Play is based on old TV game shows
VENICE – You can win more than Ginzu knives in the Pinkerton Theatre at Venice Theatre.
With another fabulous set by Tim Wisgerhof, five characters are hosting the ultimate game show, “Don’t Touch That Dial.”
It was written and directed by Roger Bean, who seems to have overdosed on all those game shows, sit-coms and detective shows that filled all the 12-inch screens for the game shows in the early days of television.
The cast of “Don’t Touch That Dial” features Ross Boehringer as Ross, the game show host, plus Eddie Edenfeld as Eddie, Alyssa Goudy as Alyssa and Jennifer Szakoloczy as Jenn.
The cast of “Don’t Touch That Dial” features Ross Boehringer as Ross, the game show host, plus Eddie Edenfeld as Eddie, Alyssa Goudy as Alyssa and Jennifer Szakoloczy as Jenn.
These three do a lot of costume changing as the story moves along with no laugh track needed.
Not one of these actors was even alive in the earliest days of the old TV shows that inspired this show but each one took his or her role and ran away with it.
By day, Alysssa Goudy is the theater’s special events/production manager. She is a gifted comedic actress with a voice that spans several ranges and styles.
She is outlandish humor on steroids but then that character trait applies to each of the four performers who are on stage and in the audience for nearly every minute of the show.
Boehringer, Venice Theatre’s costume shop manager, was not only very funny but also likely the person who designed the silvery gray sharkskin suit he wore as the gameshow host, although he was not the costume designer for this production.
Anthony Garofalo filled the “screen” literally. He is big but especially big as a comedian who can make the most of a trench coat, a sparkly silver dress and other outrageous garments.
Jennifer Szakoloczy is the smallest in stature but as big in the talent department as anyone in the cast. Her facial expressions, voice and body language would steal the show except that these four all have that ability.
This play is based on those early shows were taken from radio — mysteries, music and news and, of course, game shows, soap operas plus shows made for television like Captain Video, Howdy Doody, Dragnet, Maverick and many westerns.
Game shows were even more popular on television where one could see the Ginsu knives that went home with winners or — did they go home with the losers?
The big prize at the “Don’t Touch That Dial” game show is really BIG! There were four contenders for the jackpot the night I was in the audience.
I was not one of them, although I am old enough to have watched “I Love Lucy,” the “Mary Tyler Moore Show,” “Dragnet,” “The Lone Ranger,” “Stop the Music,” “Mama,” “What’s My Line,” “Hallmark Hall of Fame,” “Lassie,” “Gunsmoke,” “The Price is Right,” “Perry Mason,” “Maverick,” Steve Allen,” “77 Sunset Strip,” and the “Twilight Zone,” to name a few of the early shows.
All these shows had memorable theme music and Bean worked that into this production with a “really big prize” for the winner — the person who identified the most theme music from the old shows.
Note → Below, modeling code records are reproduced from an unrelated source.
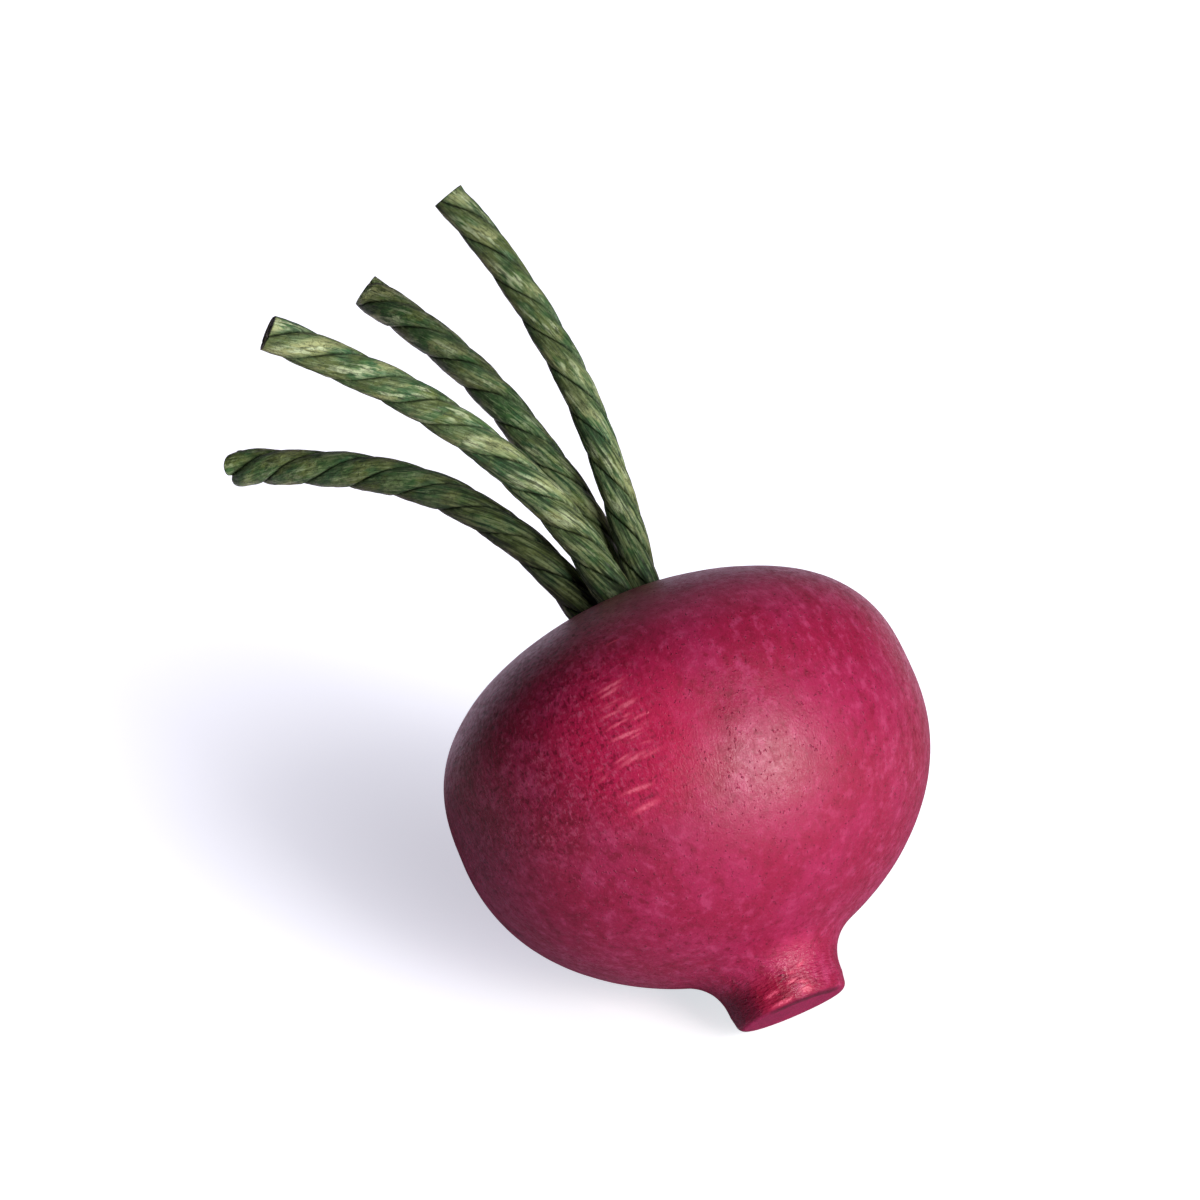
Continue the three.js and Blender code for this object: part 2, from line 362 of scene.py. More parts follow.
# `route` is as in the CAD part, and `thickness` is 1 to 2 % less. A seam crosses the side that faces `side`
# (degrees round the cord) at the length `first_seam`, and the next one `lay` further on, in mm. `lay_seed`
# seeds how the lay strays, and was picked so that the seams lie near the photo's. `opening` is how far the
# plies part at the cut end, `shows` is how squarely that end faces the camera (0 is edge on; None leaves it
# square to the cord), and `drawn` is how far, in mm, it is pulled out past the end of the route.
STEMS = {
    "stem_upright": {
        "thickness": 0.935, "opening": 0.05, "shows": -0.03, "drawn": 0.3, "side": 147, "seed": 20,
        "first_seam": 16.2, "lay": 6.1, "lay_seed": 1333,
        "route": [
            [2, 4.25, 30], [2.5, 5, 40.75], [2.5, 4.5, 51.75],
            [1.75, 3, 62.75], [0.75, 0.5, 72.25],
        ],
    },
    "stem_back": {
        "thickness": 1.02, "opening": 0.08, "shows": -0.10, "drawn": 0.5, "side": 139, "seed": 30,
        "first_seam": 26.6, "lay": 6.5, "lay_seed": 2246,
        "route": [
            [-2.75, 2.5, 30.75], [-5.25, 1.5, 42.75], [-9, 0.5, 52.75],
            [-15, -0.5, 62.5], [-21.5, -1.5, 70.75],
        ],
    },
    "stem_low": {
        "thickness": 1.01, "opening": 1.0, "shows": None, "drawn": 0.1, "side": 38, "seed": 40,
        "first_seam": 26.6, "lay": 6.4, "lay_seed": 2913,
        "route": [
            [-3.75, -5, 29.75], [-8.5, -8.5, 39.25], [-15.5, -12.5, 46.75],
            [-24, -16.5, 52.5], [-34, -20, 57.75],
        ],
    },
    "stem_front": {
        "thickness": 1.035, "opening": 0.1, "shows": 0.13, "drawn": 0.0, "side": 144, "seed": 50,
        "first_seam": 17.6, "lay": 5.9, "lay_seed": 1190,
        "route": [
            [2, -3, 30.5], [0.75, -7, 40.5], [-0.75, -12.75, 49.75],
            [-2.5, -20, 57.75], [-3.5, -26, 63.25],
        ],
    },
}


def catmull_rom(points):
    """A centripetal Catmull-Rom curve through the points."""
    points = np.asarray(points, float)
    padded = np.concatenate([[2 * points[0] - points[1]], points, [2 * points[-1] - points[-2]]])
    t = np.linspace(0, 1, SPAN_STEPS, endpoint=False)[:, None]
    spans = []
    for i in range(len(points) - 1):
        p0, p1, p2, p3 = padded[i : i + 4]
        d0, d1, d2 = (math.sqrt(np.linalg.norm(b - a)) for a, b in ((p0, p1), (p1, p2), (p2, p3)))
        t1 = ((p1 - p0) / d0 - (p2 - p0) / (d0 + d1) + (p2 - p1) / d1) * d1
        t2 = ((p2 - p1) / d1 - (p3 - p1) / (d1 + d2) + (p3 - p2) / d2) * d1
        spans.append(p1 + t1 * t + (3 * (p2 - p1) - 2 * t1 - t2) * t**2 + (2 * (p1 - p2) + t1 + t2) * t**3)
    return np.concatenate(spans + [points[-1:]])


def stem_place(index):
    """Where a stem stands in the hole, in mm: the stems are spaced evenly round the axis."""
    angle = FIRST_STEM_ANGLE + 2 * math.pi * index / len(STEMS)
    return STEM_CIRCLE_RADIUS * math.cos(angle), STEM_CIRCLE_RADIUS * math.sin(angle)


def cord_path(index, route):
    """Lengths along a stem, its middle line, and two directions across it that don't twist along it."""
    x, y = stem_place(index)
    curve = catmull_rom([[x, y, STEM_FOOT_Z], [x, y, STEM_STRAIGHT_TO_Z]] + route)
    length = np.concatenate([[0], np.cumsum(np.linalg.norm(np.diff(curve, axis=0), axis=1))])
    s = np.linspace(0, length[-1], int(round(length[-1] / CORD_STEP)) + 1)
    middle = np.stack([np.interp(s, length, curve[:, k]) for k in range(3)], -1)
    along = np.gradient(middle, s, axis=0)
    along /= np.linalg.norm(along, axis=1)[:, None]
    across = np.zeros_like(middle)
    across[0] = np.cross(along[0], np.cross(along[0], [0.0, 1.0, 0.0]))
    for i in range(len(s)):
        previous = across[max(i - 1, 0)]
        kept = previous - along[i] * (previous @ along[i])
        across[i] = kept / np.linalg.norm(kept)
    return s, middle, along, across, np.cross(along, across)


def near_tip(lengths, reach):
    """0 along the cord, rising to 1 over the last `reach` of its length."""
    return smoothstep(lengths, np.max(lengths) - reach, np.max(lengths))


def seam_angle(s, facts):
    """The angle round the cord of its first seam, at each length: it turns to the left, not quite evenly."""
    uneven = s + LAY_UNEVENNESS * wander(s, LAY_WAVE, facts["lay_seed"])
    return math.radians(facts["side"]) - PLY_TURN * (uneven - facts["first_seam"]) / facts["lay"]


def line_places(first, second, lengths):
    """Places for noise that changes with the length alone, on a line of its own for each `second`."""
    still = 0 * lengths
    return np.stack([first + still, second + still, lengths], -1)


def pressed_plies(ply, ply_x, lengths, parted, seed):
    """The radius of flattened round plies, pressed together with one edge over the next, and the seams."""
    lines = line_places(0.5, 7.3 * ply, lengths / 5.0)
    seam_lines = line_places(3.5, 5.1 * (ply + (ply_x > 0)), lengths / 3.5)
    seam_breadth = SEAM_BREADTH * (1 + 0.4 * noise(seam_lines, seed + 1)) * (1 + 1.2 * parted)
    seam = np.exp(-(((1 - np.abs(ply_x)) / seam_breadth) ** 1.4))
    crown = PLY_CROWN + 0.08 * noise(lines, seed + 2)
    pressed = CORD_RADIUS - crown * np.abs(ply_x) ** 2.4 - (SEAM_DEPTH + 0.3 * parted) * seam
    pressed += -PLY_OVERLAP * ply_x**3 * (1 - seam) + 0.10 * noise(lines + 40.0, seed + 3)
    half_turn = ply_x * math.pi / PLIES
    inner = np.maximum(LONE_RADIUS**2 - (LONE_OUT * np.sin(half_turn)) ** 2, 0.0)
    lone = LONE_OUT * np.cos(half_turn) + np.sqrt(inner)
    return pressed + (lone - pressed) * 0.45 * parted, seam


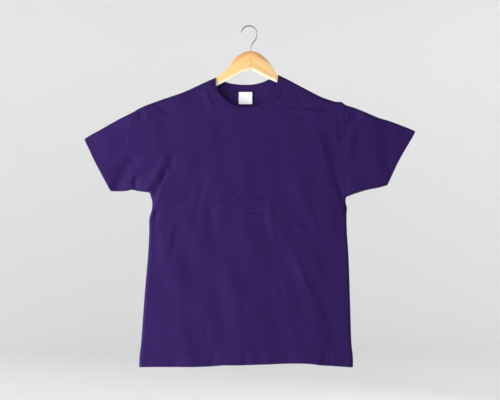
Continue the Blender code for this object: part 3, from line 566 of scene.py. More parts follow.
@dataclass
class Drape:
    """How far the cloth stands from the middle plane: its depth, its folds and its creases."""

    pattern: Pattern
    fold_radius: float = 8.0
    on_outline: float = 0.01
    cuff_flatness: float = 0.75
    flattening: tuple[float, float] = (260.0, 430.0)
    ripple_height: float = 0.42
    fold_share: float = 0.8
    crease_reach: float = 2.4
    neck_fade: tuple[float, float] = (1.0, 12.0)
    neck_reach: float = 20.0
    creases: dict[Side, tuple[Crease, ...]] = field(default_factory=lambda: {
        Side.FRONT: FRONT_CREASES, Side.BACK: BACK_CREASES,
    })
    levels: tuple[float, ...] = (-130, -260, -450, -700, -905)
    depths: dict[Side, tuple[float, ...]] = field(default_factory=lambda: {
        Side.FRONT: (10.3, 13.0, 16.5, 15.5, 13.5),
        Side.BACK: (10.0, 10.0, 10.5, 10.0, 9.6),
    })
    folds: dict[Side, tuple[Fold, ...]] = field(default_factory=lambda: {
        Side.FRONT: (
            Fold(((58, -470), (128, -625), (205, -830)), 30, 2.0),
            Fold(((86, -500), (158, -635), (228, -830)), 22, -1.2),
            Fold(((128, -400), (158, -487), (190, -585)), 24, 1.4),
            Fold(((178, -245), (220, -340), (252, -490)), 26, -1.5),
            Fold(((-258, -450), (-236, -400), (-216, -340)), 20, 2.4),
            Fold(((-242, -462), (-214, -398), (-205, -340)), 18, -1.3),
            Fold(((-256, -492), (-212, -477), (-150, -455)), 20, -2.0),
            Fold(((-240, -515), (-222, -560), (-226, -620)), 24, 2.0),
            Fold(((-312, -436), (-291, -392), (-238, -362)), 20, -2.0),
            Fold(((-362, -424), (-338, -385), (-306, -340)), 26, -1.5),
            Fold(((60, -222), (150, -214), (220, -226)), 20, -2.0),
            Fold(((262, -232), (268, -290), (262, -360)), 22, 2.5),
            Fold(((-120, -465), (-121, -515), (-118, -570)), 18, 0.9),
            Fold(((-76, -480), (-78, -520), (-74, -565)), 18, 0.7),
        ),
        Side.BACK: (
            Fold(((-200, -470), (-120, -600), (-60, -780)), 34, 2.0),
            Fold(((225, -470), (160, -590), (130, -720)), 30, 2.0),
            Fold(((-250, -470), (-215, -400), (-200, -330)), 26, -1.5),
            Fold(((245, -480), (205, -410), (190, -335)), 26, -1.5),
            Fold(((-40, -420), (10, -560), (0, -720)), 36, 2.0),
        ),
    })

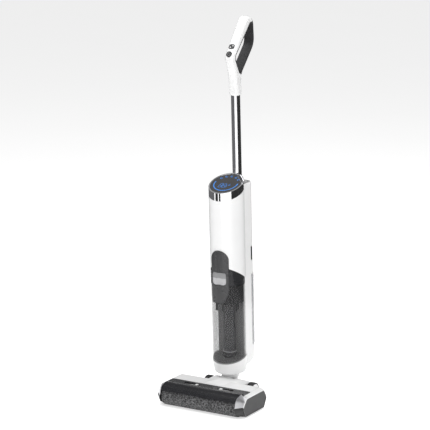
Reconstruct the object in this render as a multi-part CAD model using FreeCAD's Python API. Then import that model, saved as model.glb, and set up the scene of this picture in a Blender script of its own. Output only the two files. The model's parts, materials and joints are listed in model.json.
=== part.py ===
import FreeCAD, Part
import math
import os

# Upright wet dry floor scrubber: a wide floor head with one powered roller, a swivelling neck,
# a round body with a dirty-water tank in front and a clean-water tank behind, a pole and a loop
# handle.  Millimetres.  X is to the right, Y to the rear, Z up.
# The head is drawn with Y = 0 on the roller's axis.  Everything above the neck's pivot is drawn
# upright with the pivot at 0, 0, 0, and then leaned forward into its parked stance.

V = FreeCAD.Vector

# ---- driving dimensions: stance ----------------------------------------------------------------
PARK_LEAN_DEG = 2.7
PIVOT_Y = 157.0
WHEEL_R = 25.5
PIVOT_Z = WHEEL_R

# ---- driving dimensions: clearances ------------------------------------------------------------
RUN_FIT = 0.05
GAP = 0.4
WALL = 2.5

# ---- driving dimensions: floor head ------------------------------------------------------------
HEAD_W = 280.0
HEAD_FLOOR_Z = 4.0
HEAD_TOP_Z = 62.0
HEAD_REAR_Y = 119.0
HEAD_WAIST_Z = 31.0
HEAD_BOTTOM_REAR_Y = 102.0
HEAD_BOTTOM_FRONT_Y = -2.0
HEAD_NOSE_Y = -17.0
SIDE_DROP = 6.0
SIDE_COVER_T = 10.5
BASE_T = 4.0
ROLLER_R = 30.0
ROLLER_LEN = 242.0
ROLLER_END_GAP = 1.2
ROLLER_CORE_R = 23.0
ROLLER_CORE_WALL = 3.0
CAP_T = 6.0
SHAFT_R = 4.0
WINDOW_IN_R = 33.2
WINDOW_T = 2.8
WINDOW_FRONT_DEG = 149.0
WINDOW_BACK_Y = 48.5
WINDOW_CREASE_Y = 17.5
SLOT_IN_X = 43.0
SLOT_OUT_X = 79.0
SLOT_FRONT_Y = 24.0
SLOT_REAR_Y = 38.0
CORNER_REAR_Y = 8.0
CORNER_T = 2.5
TRIM_SPLIT_Z = 34.0
MOTOR_Y = 78.0
MOTOR_Z = 32.0
MOTOR_R = 14.0
MOTOR_LEN = 62.0
MOTOR_PULLEY_R = 6.0
ROLLER_PULLEY_R = 13.0
PULLEY_W = 6.0
BELT_T = 1.4
SQUEEGEE_Y = 40.0
SQUEEGEE_ROOT = 2.0
SCREW_R = 1.6
SCREW_LEN = 3.0

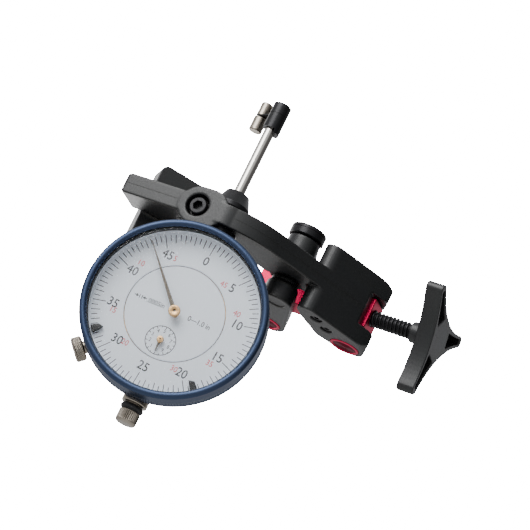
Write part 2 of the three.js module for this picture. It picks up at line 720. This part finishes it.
function stemCollar() {
  const bottom = armHalf + 2 * GAP;
  const top = bottom + COLLAR.height;
  const seat = bottom + SPIGOT.height;
  return turned([
    [SPIGOT.radius + RUN, bottom],
    [COLLAR.bottom, bottom],
    [COLLAR.bottom, bottom + COLLAR.shoulder],
    [COLLAR.top, top],
    [COLLAR.bore, top],
    [COLLAR.bore, seat],
    [SPIGOT.radius + RUN, seat],
    [SPIGOT.radius + RUN, bottom],
  ]);
}
piece(head, "stem", stem(), "steel");
piece(head, "stem_collar", stemCollar(), "blackMetal");

// Case: a ring that tapers to its back, with holes for the stem, the foot and the bezel clamp
const inside = CASE.radius - CASE.wall;
const backRadius = CASE.radius - CASE.taper;
const coverScrewCircle = inside - COVER_SCREW.inset;
const floor = CASE.back + CASE.cover + GAP;
function caseBody() {
  const ring = turned(
    [
      [inside, floor],
      [backRadius, floor],
      [CASE.radius, floor + CASE.taperHeight],
      [CASE.radius, CASE.front],
      [inside, CASE.front],
      [inside, floor],
    ],
    SIDES.rim,
  );
  const up = rod(STEM.radius + RUN, inside - CASE.wall, CASE.radius + OVERRUN, SIDES.round).rotateX(-QUARTER);
  const down = rod(STUB.radius - STUB.inside + RUN, inside - CASE.wall, CASE.radius + OVERRUN, SIDES.pin).rotateX(QUARTER);
  const side = rod(CLAMP.stud + RUN, inside - CASE.wall, CASE.radius + OVERRUN, SIDES.pin)
    .rotateY(QUARTER)
    .rotateZ(degrees(CLAMP.degrees))
    .translate(0, 0, CLAMP.depth);
  return cut(ring, up, down, side);
}

function coverScrewWays() {
  return [0, 1, 2, 3].map((i) => degrees(COVER_SCREW.startDegrees) + i * QUARTER);
}

function caseCover() {
  const plate = turned(
    [
      [0, CASE.back],
      [backRadius - CASE.cover / 2, CASE.back],
      [backRadius, CASE.back + CASE.cover / 2],
      [backRadius, CASE.back + CASE.cover],
      [0, CASE.back + CASE.cover],
    ],
    SIDES.rim,
  );
  const holes = coverScrewWays().map((way) =>
    rod(COVER_SCREW.shank + RUN, CASE.back - OVERRUN, CASE.back + CASE.cover + OVERRUN, SIDES.pin)
      .translate(coverScrewCircle, 0, 0)
      .rotateZ(way),
  );
  return cut(plate, ...holes);
}

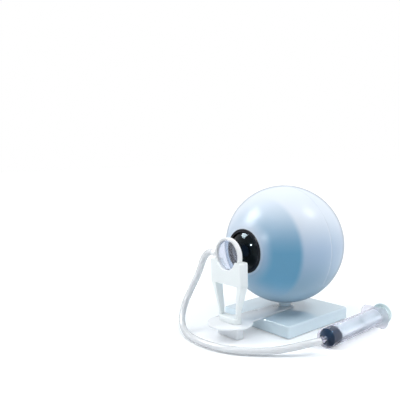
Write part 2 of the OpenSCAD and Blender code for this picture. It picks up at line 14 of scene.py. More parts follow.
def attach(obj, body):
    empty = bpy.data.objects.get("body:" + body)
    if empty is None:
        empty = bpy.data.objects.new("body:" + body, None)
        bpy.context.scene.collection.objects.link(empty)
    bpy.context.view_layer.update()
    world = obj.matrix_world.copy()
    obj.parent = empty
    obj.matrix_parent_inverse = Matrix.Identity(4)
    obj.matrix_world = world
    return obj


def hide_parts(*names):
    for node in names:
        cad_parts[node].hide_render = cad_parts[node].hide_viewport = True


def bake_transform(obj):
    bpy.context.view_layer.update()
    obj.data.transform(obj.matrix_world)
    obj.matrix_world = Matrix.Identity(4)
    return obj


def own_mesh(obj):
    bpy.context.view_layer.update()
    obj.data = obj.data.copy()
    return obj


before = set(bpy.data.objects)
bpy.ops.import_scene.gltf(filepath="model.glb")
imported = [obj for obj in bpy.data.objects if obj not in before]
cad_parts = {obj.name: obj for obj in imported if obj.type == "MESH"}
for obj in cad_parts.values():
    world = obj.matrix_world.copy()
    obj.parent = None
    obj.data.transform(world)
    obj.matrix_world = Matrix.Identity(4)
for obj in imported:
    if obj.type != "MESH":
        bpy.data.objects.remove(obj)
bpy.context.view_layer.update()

LOG = logging.getLogger("eye_model")
MM = 0.001
BALL_Z = 65.5
LENS_Y = -64.0
LENS_Z = 64.5
SYRINGE_AT = (68.6, -34.0, 8.3)
SYRINGE_YAW = 3.0

Profile = Sequence[tuple[float, float]]
Feed = Union[bpy.types.NodeSocket, float, Sequence[float]]

# Where the milky wall's looks change, in metres: heights, distances along Y and a distance from the centre. The
# heights give painted shade towards the bottom, painted light towards the top and the fade of the front zone's painted
# shade. The seam and rim distances place a painted highlight, and the last value is how far the barrel's painted glow
# blends in along Y.
PAINTED_SHADE_HEIGHTS = (0.030, 0.068)
PAINTED_LIGHT_HEIGHTS = (0.062, 0.098)
CHAMBER_REAR = (-0.0238, -0.0286)
CHAMBER_FRONT = (-0.0475, -0.0415)
CHAMBER_SHADE_FADE = (0.110, 0.066)
SEAM = (0.0013, 0.0005)
OPENING_RIM = (-0.0457, -0.0465)
INNER_FACE = (0.0492, 0.0482)
PAINTED_GLOW_BLEND = 0.004


class Body(Enum):
    """The CAD bodies that pieces ride on."""

    ROOT = "root"
    EYEBALL = "eyeball"
    REAR_HALF = "rear_half"
    PLUNGER = "plunger"
    WATER_LENS = "water_lens"


# --------------------------------------------------------------------------- meshes


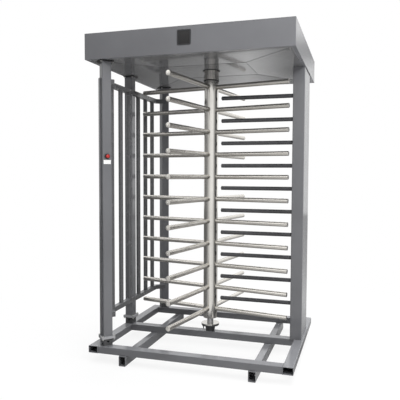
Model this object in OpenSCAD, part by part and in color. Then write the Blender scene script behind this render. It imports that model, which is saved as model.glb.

Whenever someone had the right answer, that person received a big sticker to paste on his or her clothing.
Four people in the audience each had collected seven or eight of those “stunning” stickers. When the answer was close but not spot on, contestants received half stickers.
For this show, the bar is in the Pinkerton Theatre and orders are taken before the show to be delivered either then and or during “quasi” intermission. Assorted handheld noisemakers are loaned to everyone in the audience to use whenever someone answers a theme music title correctly.
In addition to identifying theme music, audience contestants had to come up with names of characters in some of the old shows or perhaps sing an old commercial.
There were even questions about Lost Lyrics, the lyrics to theme songs that few ever heard.
Did I mention sight gags? There were plenty of those, too.
“Don’t Touch That Dial” continues in the Pinkerton Theatre in the main building of Venice Theatre, through Feb. 9. Tickets are $15-$37, according to age, plus $3 restoration fee.
Feel free to add more as costs keep climbing to restore what was there before the arrival of Hurricane Ian.
For tickets, call the theater at 941-488-1115 or visit venicetheatre.org to purchase tickets or to donate to make the theater whole again.
Venice Theatre is the largest community theatre in the United States on a per capita basis and number two after the Omaha Playhouse, which is in a city of more than 450,000 people.
The Pinkerton Theatre is inside the main building at 140 W. Tampa Avenue on the island in downtown Venice.